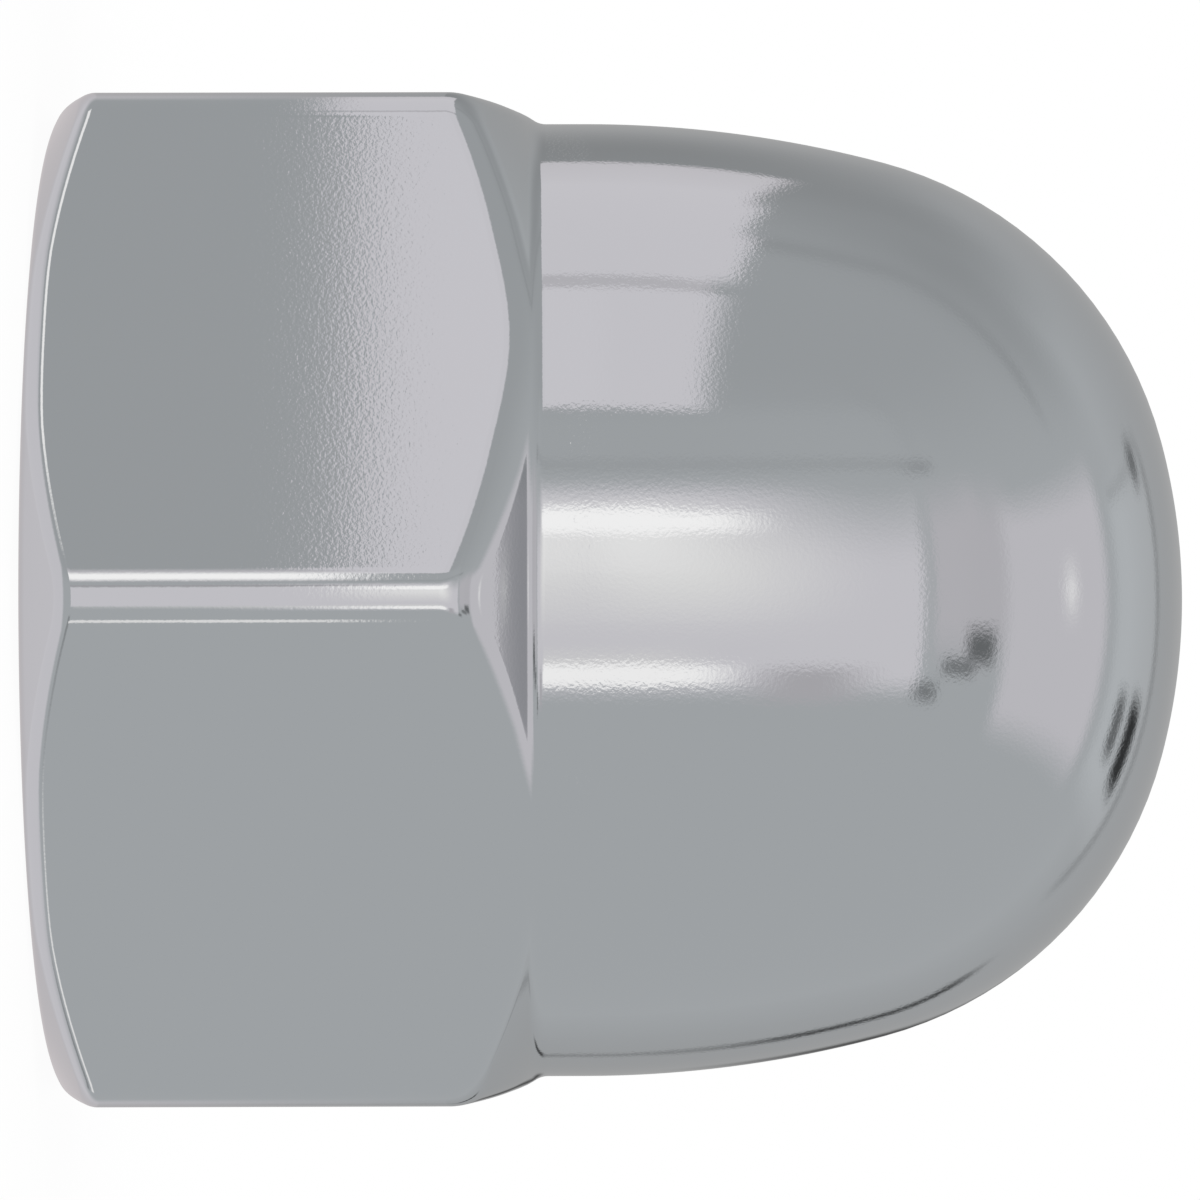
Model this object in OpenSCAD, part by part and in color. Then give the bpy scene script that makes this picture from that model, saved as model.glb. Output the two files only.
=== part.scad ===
// Domed cap nut for an M8 coarse bolt, in one piece: a hexagon chamfered at both
// ends, a short neck and a closed dome over a blind threaded hole.
// Millimetres. The bearing face lies on z = 0 with its centre at the origin, the
// nut's axis is +Z, and two of the hexagon's flats face +X and -X.

/* [Hexagon] */
// Width across the flats
across_flats = 13; // [12.9:0.05:14.5]
// Radius that softens the six upright edges
edge_round = 0.76; // [0.2:0.02:1.4]
// Height where the upper chamfer meets the middle of a flat
flat_top = 6.24; // [5.4:0.02:6.5]
// Slope of the upper chamfer, from the bearing plane
upper_chamfer_angle = 38; // [25:1:45]
// Radius of the hollow between the upper chamfer and the dome
neck_round = 0.5; // [0.2:0.05:0.6]

/* [Bearing side] */
// Diameter at which the lower chamfer would reach the bearing plane
bearing_dia = 12.66; // [11.6:0.02:12.8]
// Slope of the lower chamfer, from the bearing plane
lower_chamfer_angle = 30; // [15:1:40]
// Radius between the bearing face and the lower chamfer
rim_round = 0.8; // [0.2:0.05:1.5]

/* [Dome] */
// Height from the bearing face to the top of the dome
overall_height = 14.96; // [14.2:0.02:15.6]
// Largest diameter of the dome
dome_dia = 12.7; // [12.2:0.02:12.84]
// Height up to which the dome's wall is straight
straight_top = 7.02; // [6.9:0.02:7.6]
// Radius of the arc up the side of the dome
side_radius = 15.4; // [12:0.1:22]
// Radius of the arc around the shoulder of the dome
shoulder_radius = 5.2; // [4.4:0.05:5.8]
// Radius of the arc over the crown of the dome
crown_radius = 8.15; // [7:0.05:9.6]

/* [Threaded hole] */
// Nominal diameter of the thread
thread_dia = 8; // [6:0.5:9]
// Pitch of the thread
thread_pitch = 1.25; // [0.75:0.25:1.5]
// Depth of the hole, up to the start of the drill's point
hole_depth = 11; // [8:0.1:11.6]
// Full angle of the cone that the drill's point leaves
drill_point_angle = 118; // [90:1:140]
// Diameter of the countersink at the mouth of the hole
countersink_dia = 8.6; // [8.1:0.05:9.4]
// Full angle of the countersink
countersink_angle = 120; // [90:1:130]

/* [Hidden] */
$fn = 128;

// Arcs overlap what they run into by this much, so that outlines that touch
// without a corner cross at a point.
lap = 0.0001;
// How far a cutting or clipping shape runs past what it cuts
beyond = 5;

// The hexagon's corners point to +Y and -Y. Each is rounded about a centre.
flat_radius = across_flats / 2;
outer_radius = flat_radius / cos(30) + 1;
corner_angles = [for (k = [0 : 5]) 90 + 60 * k];
corner_centre_radius = (flat_radius - edge_round) / cos(30);

// An internal thread keeps 5/8 of the height of its sharp triangle, which is
// sqrt(3)/2 of the pitch, so its crests stand this far in from the full diameter.
minor_radius = thread_dia / 2 - 5 / 8 * sqrt(3) / 2 * thread_pitch;

// The rim's round stands a lap proud of the bearing plane, where the section is
// cut off, and of the lower chamfer.
lower_normal = [sin(lower_chamfer_angle), -cos(lower_chamfer_angle)];
rim_centre = meeting_point([0, -1], lap - rim_round,
    lower_normal, lower_normal * [bearing_dia / 2, 0] - rim_round + lap);

// Straight wall of the dome, and the hollow between it and the upper chamfer
dome_radius = dome_dia / 2;
wall_radius = dome_radius - lap;
upper_normal = [sin(upper_chamfer_angle), cos(upper_chamfer_angle)];
neck_height = flat_top + (flat_radius - wall_radius) * tan(upper_chamfer_angle);
neck_centre = meeting_point([1, 0], wall_radius + neck_round,
    upper_normal, upper_normal * [flat_radius, flat_top] + neck_round);

// The dome's three arcs run into one another. Two arcs touch where they share a
// normal, and its angle from the axis follows from the triangle of the centres.
side_centre = [dome_radius - side_radius, straight_top];
crown_centre = [0, overall_height - crown_radius];
side_to_shoulder = side_radius - shoulder_radius;
crown_to_shoulder = crown_radius - shoulder_radius;
side_to_crown = crown_centre - side_centre;
shoulder_span = acos((side_to_shoulder ^ 2 + crown_to_shoulder ^ 2 - norm(side_to_crown) ^ 2)
    / (2 * side_to_shoulder * crown_to_shoulder));
side_end_angle = atan2(side_to_crown.x, side_to_crown.y)
    - atan2(crown_to_shoulder * sin(shoulder_span),
            side_to_shoulder - crown_to_shoulder * cos(shoulder_span));
crown_end_angle = side_end_angle - shoulder_span;
shoulder_centre = side_centre + side_to_shoulder * from_axis(side_end_angle);

// Unit vector in the turned section, at an angle from the nut's axis
function from_axis(angle) = [sin(angle), cos(angle)];

// Point where two lines of the turned section meet, each given by its unit
// normal and its distance from the origin
function meeting_point(a, reach_a, b, reach_b) =
    [reach_a * b.y - reach_b * a.y, a.x * reach_b - b.x * reach_a] / (a.x * b.y - a.y * b.x);

// Point on the round of a corner, where the wall faces the given angle
function on_corner(corner, facing) =
    corner_centre_radius * [cos(corner), sin(corner)] + edge_round * [cos(facing), sin(facing)];

// Hexagon with rounded corners, seen along the axis
module hexagon_plan() {
    polygon([for (corner = corner_angles, side = [-30, 30]) on_corner(corner, corner + side)]);
    for (corner = corner_angles)
        translate(corner_centre_radius * [cos(corner), sin(corner)])
            circle(r = edge_round + lap);
}

// Hexagon's chamfers and the straight wall of the dome, as one outline. It cuts
// across the round of the rim, and under the arcs of the dome.
module core_section() {
    polygon([
        [-beyond, 0],
        [rim_centre.x, 0],
        rim_centre + (rim_round - lap) * lower_normal,
        [outer_radius, (outer_radius - bearing_dia / 2) * tan(lower_chamfer_angle)],
        [outer_radius, flat_top - (outer_radius - flat_radius) * tan(upper_chamfer_angle)],
        [wall_radius, neck_height],
        [wall_radius, straight_top],
        shoulder_centre,
        [-beyond, shoulder_centre.y],
    ]);
}

// Round between the bearing face and the lower chamfer
module rim_section() {
    translate(rim_centre)
        circle(r = rim_round);
}

// Arcs of the dome. The two large ones are cut off where the shoulder's arc
// takes over.
module dome_section() {
    translate(shoulder_centre)
        circle(r = shoulder_radius + lap);
    intersection() {
        translate(side_centre)
            circle(r = side_radius);
        polygon([
            [0, neck_height],
            [dome_radius + beyond, neck_height],
            side_centre + (side_radius + beyond) * from_axis(side_end_angle),
            shoulder_centre,
        ]);
    }
    intersection() {
        translate(crown_centre)
            circle(r = crown_radius);
        polygon([
            [-beyond, crown_centre.y],
            crown_centre,
            crown_centre + (crown_radius + beyond) * from_axis(crown_end_angle),
            [-beyond, overall_height + beyond],
        ]);
    }
}

// What the hollow at the neck leaves of a block set into its corner
module neck_block() {
    polygon([
        [wall_radius - neck_round, neck_height - neck_round],
        neck_centre - neck_round * upper_normal,
        neck_centre,
        neck_centre - [neck_round, 0],
    ]);
}

// Half of the nut's section as turned, without the hole
module turned_section() {
    intersection() {
        square([outer_radius + beyond, overall_height + beyond]);
        difference() {
            union() {
                core_section();
                rim_section();
                dome_section();
                neck_block();
            }
            translate(neck_centre)
                circle(r = neck_round + lap);
        }
    }
}

// Half of the section of the hole, with its countersink and the drill's point
module hole_section() {
    countersink_slope = tan(countersink_angle / 2);
    polygon([
        [0, -beyond],
        [countersink_dia / 2 + beyond * countersink_slope, -beyond],
        [minor_radius, (countersink_dia / 2 - minor_radius) / countersink_slope],
        [minor_radius, hole_depth],
        [0, hole_depth + minor_radius / tan(drill_point_angle / 2)],
    ]);
}

module cap_nut() {
    color("silver")
        difference() {
            intersection() {
                linear_extrude(overall_height + beyond)
                    hexagon_plan();
                rotate_extrude()
                    turned_section();
            }
            rotate_extrude()
                hole_section();
        }
}

cap_nut();
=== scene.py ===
import math

import bpy
from mathutils import Matrix, Vector


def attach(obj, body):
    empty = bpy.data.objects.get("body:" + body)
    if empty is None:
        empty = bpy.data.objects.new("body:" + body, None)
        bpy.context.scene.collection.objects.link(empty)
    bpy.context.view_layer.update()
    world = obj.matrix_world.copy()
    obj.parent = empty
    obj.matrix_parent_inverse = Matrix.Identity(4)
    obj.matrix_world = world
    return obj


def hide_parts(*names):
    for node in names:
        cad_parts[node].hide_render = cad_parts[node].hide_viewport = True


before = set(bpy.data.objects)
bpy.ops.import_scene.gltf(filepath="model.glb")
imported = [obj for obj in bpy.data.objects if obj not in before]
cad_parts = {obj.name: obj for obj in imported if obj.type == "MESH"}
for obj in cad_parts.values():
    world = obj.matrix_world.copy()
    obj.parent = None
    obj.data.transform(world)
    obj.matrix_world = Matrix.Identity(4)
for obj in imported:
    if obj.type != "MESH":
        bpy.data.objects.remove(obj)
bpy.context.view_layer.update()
print("frame loaded:", sorted(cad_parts))

mm = 0.001
scene = bpy.context.scene


def linearColour(hexText):
    # sRGB hex to the linear colour that a shader takes
    parts = [int(hexText[i:i + 2], 16) / 255 for i in (0, 2, 4)]
    return [p / 12.92 if p <= 0.04045 else ((p + 0.055) / 1.055) ** 2.4 for p in parts] + [1.0]


def addNode(tree, kind, inputs=(), items=0, **settings):
    # inputs are values, nodes or sockets: a list in socket order, or a dictionary by socket name
    node = tree.nodes.new(kind)
    for name, value in settings.items():
        setattr(node, name, value)
    for _ in range(items - 2):
        node.index_switch_items.new()
    for key, value in inputs.items() if isinstance(inputs, dict) else enumerate(inputs):
        if isinstance(value, bpy.types.Node):
            value = next(socket for socket in value.outputs if socket.enabled)
        if isinstance(value, bpy.types.NodeSocket):
            tree.links.new(value, node.inputs[key])
        else:
            node.inputs[key].default_value = value
    return node


def addSteps(tree, made, steps, kind="ShaderNodeMath"):
    # a step is a name, an operation and its inputs, which may be names of what was made before
    for name, operation, *inputs in steps:
        made[name] = addNode(tree, kind, [made.get(x, x) for x in inputs], operation=operation)


def newTree(name, inputs, outputs):
    # both say the kind of each named socket
    tree = bpy.data.node_groups.new(name, "GeometryNodeTree")
    for side, sockets in (("INPUT", inputs), ("OUTPUT", outputs)):
        for title, kind in sockets.items():
            tree.interface.new_socket(title, in_out=side, socket_type="NodeSocket" + kind)
    return tree, tree.nodes.new("NodeGroupInput").outputs, tree.nodes.new("NodeGroupOutput").inputs


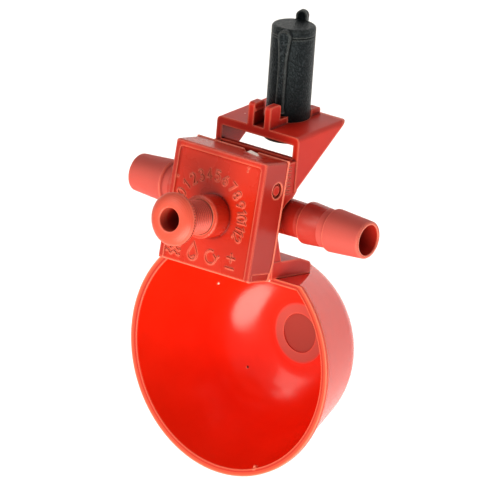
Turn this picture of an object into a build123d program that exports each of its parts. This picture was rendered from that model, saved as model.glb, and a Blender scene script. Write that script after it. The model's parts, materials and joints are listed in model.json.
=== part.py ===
"""Rocking poultry drinking cup with a counterweight, on a barbed hose tee.

Millimetres, in the position of use: X runs along the hose tee, Y from the
bowl towards the counterweight, Z up. The origin is on the tee's axis, midway
between its two ends. The rocker carries the bowl and the counterweight and
turns about X on two studs in the side walls of the valve body.
"""
import os
from math import cos, pi, radians, sin, tan

from build123d import *

# Clearances
running_gap = 0.07        # radial, studs in their holes and screw in its thread
side_gap = 0.35           # between the rocker's ears and the body's side walls
seat_gap = 0.05           # between parts that rest on each other
past = 1.5                # how far a cut runs past what it cuts

# Tee with two hose tails, revolved about X
tee_half_length = 35.2
tee_centre_radius = 4.7   # at the middle, under the barrel
tail_stem_radius = 4.35
tail_bore_radius = 3.85   # at the mouth
tee_core_radius = 3.0     # at the middle
shoulder_gap = 2.9        # from the valve body's side wall to the inner barb
inner_barb_radius = 5.25
barb_pitch = 7.8          # from the inner barb to the outer one
outer_barb_radius = 5.35
barb_ramp = 0.35          # length of the rising side of a barb
barb_land = 0.8           # cylindrical crest of a barb
barb_root_radius = 4.7    # where the inner barb's taper ends
tail_mouth_radius = 4.65
barb_rounding = 0.25
mouth_rounding = 0.55

# Valve body: face plate, walls, barrel and boss
face_height = 16.5        # front of the face plate above the tee's axis
body_half_width = 13.85
body_top = 14.6
body_bottom = -15.0
body_depth = 9.0
body_wall = 1.3
body_corner_radius = 0.7
face_edge_rounding = 0.5
rear_lip_width = 0.5      # bead round the rear edges of the side and top walls
rear_lip_relief = 0.25
rear_lip_rounding = 0.15
panel_border = 1.5        # raised border of the face
panel_relief = 0.45
panel_bevel = 0.3         # sloped inner side of the border
wall_step_height = 1.9    # lower strip of the side walls, set in a little
wall_step_depth = 0.2
wall_step_front = 1.3      # from the face to where the step begins
lower_back_cut = 0.9      # the side walls are shallower at their lower end
lower_back_cut_length = 4.6
barrel_y = -1.5
barrel_radius = 5.3
boss_height = 5.0
boss_edge_rounding = 0.5
thread_core_radius = 4.3
top_notch_x = 2.3
top_notch_radius = 2.7
top_notch_depth = 0.95
top_notch_length = 2.4

# Water inlet, valve seat and ports inside the barrel
chamber_floor = 5.2       # above the tee's axis
inlet_radius = 1.3
seat_ring_wall = 0.8
seat_ring_height = 0.7
outlet_width = 4.0
outlet_height = 3.2

# Rocker pivot and how far the rocker is tipped at rest
pivot_y = 7.6
pivot_z = 10.6
pivot_stud_radius = 1.86
stud_end_recess = 0.25    # below the outer face of the side wall
stud_nose_radius = 1.35
stud_nose_length = 0.45
rocker_tip_deg = 7.4
rocker_travel_deg = 6.0

# Rocker, in its own frame: v from the pivot towards the weight, w up
gusset_joggle = 0.3       # the gussets stand out this much from the ears
gusset_thickness = 1.6
ear_thickness = 1.5
front_plane = -8.9        # w of the channel's front face
shelf_height = 11.2       # v of the shelf's top at its front edge
shelf_tilt_deg = 4.0
shelf_thickness = 2.1
shelf_depth = 18.9
shelf_corner_radius = 1.2
window_floor = 5.7        # v of the window's lower edge
cross_bar_height = 2.4
cross_bar_thickness = 1.5
gusset_tip = -2.4         # v where the oblique edge reaches the front plane
ear_top = 4.4
ear_front = 4.2
ear_corner = 2.6          # cut off the ear's upper front corner
ear_neck_rise = 1.0       # the ear is higher where it joins the channel
ear_neck_front = 2.2      # w, from the channel's front, where it stops being higher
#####
*WRITTEN TASK*:
Exactly the lines from the one holding "and the drill's point" through the one holding "obj.parent = None" should be printed, ends included.

*SOLUTION TO THIS PROBLEM*:
// Half of the section of the hole, with its countersink and the drill's point
module hole_section() {
    countersink_slope = tan(countersink_angle / 2);
    polygon([
        [0, -beyond],
        [countersink_dia / 2 + beyond * countersink_slope, -beyond],
        [minor_radius, (countersink_dia / 2 - minor_radius) / countersink_slope],
        [minor_radius, hole_depth],
        [0, hole_depth + minor_radius / tan(drill_point_angle / 2)],
    ]);
}

module cap_nut() {
    color("silver")
        difference() {
            intersection() {
                linear_extrude(overall_height + beyond)
                    hexagon_plan();
                rotate_extrude()
                    turned_section();
            }
            rotate_extrude()
                hole_section();
        }
}

cap_nut();
=== scene.py ===
import math

import bpy
from mathutils import Matrix, Vector


def attach(obj, body):
    empty = bpy.data.objects.get("body:" + body)
    if empty is None:
        empty = bpy.data.objects.new("body:" + body, None)
        bpy.context.scene.collection.objects.link(empty)
    bpy.context.view_layer.update()
    world = obj.matrix_world.copy()
    obj.parent = empty
    obj.matrix_parent_inverse = Matrix.Identity(4)
    obj.matrix_world = world
    return obj


def hide_parts(*names):
    for node in names:
        cad_parts[node].hide_render = cad_parts[node].hide_viewport = True


before = set(bpy.data.objects)
bpy.ops.import_scene.gltf(filepath="model.glb")
imported = [obj for obj in bpy.data.objects if obj not in before]
cad_parts = {obj.name: obj for obj in imported if obj.type == "MESH"}
for obj in cad_parts.values():
    world = obj.matrix_world.copy()
    obj.parent = None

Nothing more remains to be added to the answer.